Back in the 1980s a small number of Bedouin families resided in temporary dwellings in Firing Zone 917. During the debate Wednesday morning, representatives of the Coordinator of Government Activities in the Territories (COGAT) claimed the entire development was limited to a “cluster of buildings” in three areas which were constructed by the Coordinator in the mid-80s. “These areas were intended to respond to the needs of the Bedouin population which has lived in the place for decades,” they told the subcommittee. “The entire construction has centered within those areas over the past 30 years. There have been a few cases which exceeded the agreements and against those all the necessary warrants were issued and they were demolished and confiscated.”

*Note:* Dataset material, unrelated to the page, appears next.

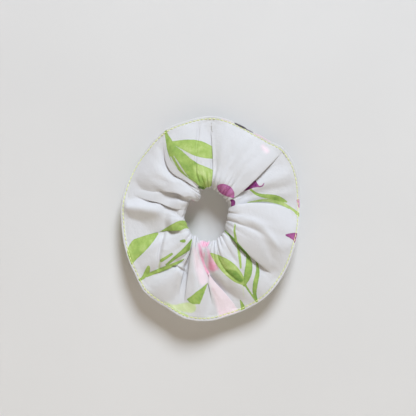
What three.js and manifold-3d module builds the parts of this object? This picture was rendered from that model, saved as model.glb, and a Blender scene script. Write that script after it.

But Regavim rejects the Coordinator’s claims, saying that construction in those areas has been overlooked on purpose, despite the obvious absence of outline plans and building permits as required by law. Moreover, according to Regavim, the rate of construction has been increased to the point where the illegal development will create a contiguous territory of a city spanning 10,000 acres.
“COGAT is handing Palestinian lawbreakers a reward under the public radar of the citizens of Israel, permitting them with a wink to pursue wild and illegal construction of a giant city which fails every planning and legal criteria,” said Oved Arad, Director of the field dept. at Regavim. “This is a scandal that requires Israel’s comptroller to conduct a deep inspection of the issues. In any event, the rise of this pirate city must be stopped at once, and the policy of enforcing planning and construction laws must be applied as it is done everywhere else.”